START Data
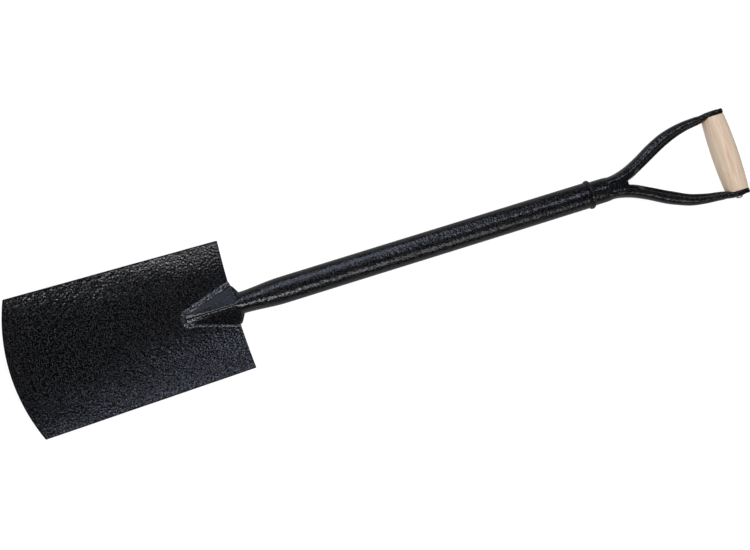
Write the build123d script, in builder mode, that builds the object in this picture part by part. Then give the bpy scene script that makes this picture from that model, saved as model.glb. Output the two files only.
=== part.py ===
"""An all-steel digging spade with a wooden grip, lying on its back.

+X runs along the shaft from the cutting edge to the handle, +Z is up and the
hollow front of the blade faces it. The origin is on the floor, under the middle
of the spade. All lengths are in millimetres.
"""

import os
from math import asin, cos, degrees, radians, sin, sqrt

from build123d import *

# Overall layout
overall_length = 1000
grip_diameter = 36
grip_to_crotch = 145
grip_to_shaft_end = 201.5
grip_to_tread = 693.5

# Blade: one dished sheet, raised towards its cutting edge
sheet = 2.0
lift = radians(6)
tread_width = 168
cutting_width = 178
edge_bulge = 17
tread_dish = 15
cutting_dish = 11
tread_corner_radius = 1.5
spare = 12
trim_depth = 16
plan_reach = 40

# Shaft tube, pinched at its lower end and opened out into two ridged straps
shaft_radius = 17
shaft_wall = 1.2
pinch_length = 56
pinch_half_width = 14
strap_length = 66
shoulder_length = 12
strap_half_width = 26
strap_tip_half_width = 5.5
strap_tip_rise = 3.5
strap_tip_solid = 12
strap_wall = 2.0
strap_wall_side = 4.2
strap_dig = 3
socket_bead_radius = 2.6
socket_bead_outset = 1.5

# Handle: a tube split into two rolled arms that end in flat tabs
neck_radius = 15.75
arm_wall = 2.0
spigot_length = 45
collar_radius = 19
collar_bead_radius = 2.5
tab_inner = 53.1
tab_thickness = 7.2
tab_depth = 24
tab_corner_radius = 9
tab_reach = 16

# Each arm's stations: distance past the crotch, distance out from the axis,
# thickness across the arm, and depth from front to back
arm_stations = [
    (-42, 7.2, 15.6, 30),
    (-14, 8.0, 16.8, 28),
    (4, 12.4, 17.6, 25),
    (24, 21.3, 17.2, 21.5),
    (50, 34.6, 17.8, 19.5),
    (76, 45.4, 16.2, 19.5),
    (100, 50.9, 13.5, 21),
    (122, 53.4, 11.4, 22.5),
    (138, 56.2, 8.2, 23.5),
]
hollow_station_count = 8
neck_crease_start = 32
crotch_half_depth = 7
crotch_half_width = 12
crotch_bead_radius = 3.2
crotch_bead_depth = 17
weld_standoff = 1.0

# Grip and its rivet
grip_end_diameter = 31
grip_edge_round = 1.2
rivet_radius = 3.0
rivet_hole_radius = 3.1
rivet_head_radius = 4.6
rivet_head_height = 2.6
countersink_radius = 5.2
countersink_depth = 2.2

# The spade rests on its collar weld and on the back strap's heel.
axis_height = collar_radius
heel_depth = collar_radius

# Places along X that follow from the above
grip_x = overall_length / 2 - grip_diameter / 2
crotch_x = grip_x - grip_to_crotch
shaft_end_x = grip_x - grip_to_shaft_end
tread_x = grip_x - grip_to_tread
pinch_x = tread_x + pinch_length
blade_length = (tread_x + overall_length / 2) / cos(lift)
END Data
Quote exactly the opening line of the material above and every line after it, up to and including the line that contains "plan_reach = 40".

[Result below]
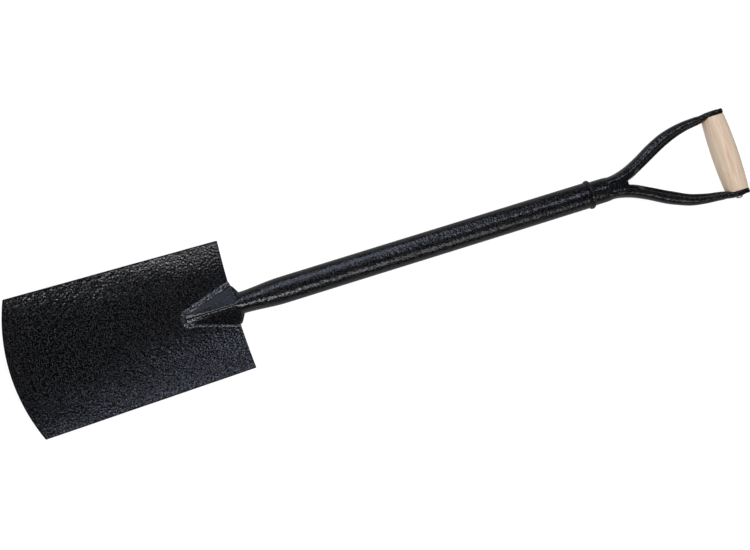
Write the build123d script, in builder mode, that builds the object in this picture part by part. Then give the bpy scene script that makes this picture from that model, saved as model.glb. Output the two files only.
=== part.py ===
"""An all-steel digging spade with a wooden grip, lying on its back.

+X runs along the shaft from the cutting edge to the handle, +Z is up and the
hollow front of the blade faces it. The origin is on the floor, under the middle
of the spade. All lengths are in millimetres.
"""

import os
from math import asin, cos, degrees, radians, sin, sqrt

from build123d import *

# Overall layout
overall_length = 1000
grip_diameter = 36
grip_to_crotch = 145
grip_to_shaft_end = 201.5
grip_to_tread = 693.5

# Blade: one dished sheet, raised towards its cutting edge
sheet = 2.0
lift = radians(6)
tread_width = 168
cutting_width = 178
edge_bulge = 17
tread_dish = 15
cutting_dish = 11
tread_corner_radius = 1.5
spare = 12
trim_depth = 16
plan_reach = 40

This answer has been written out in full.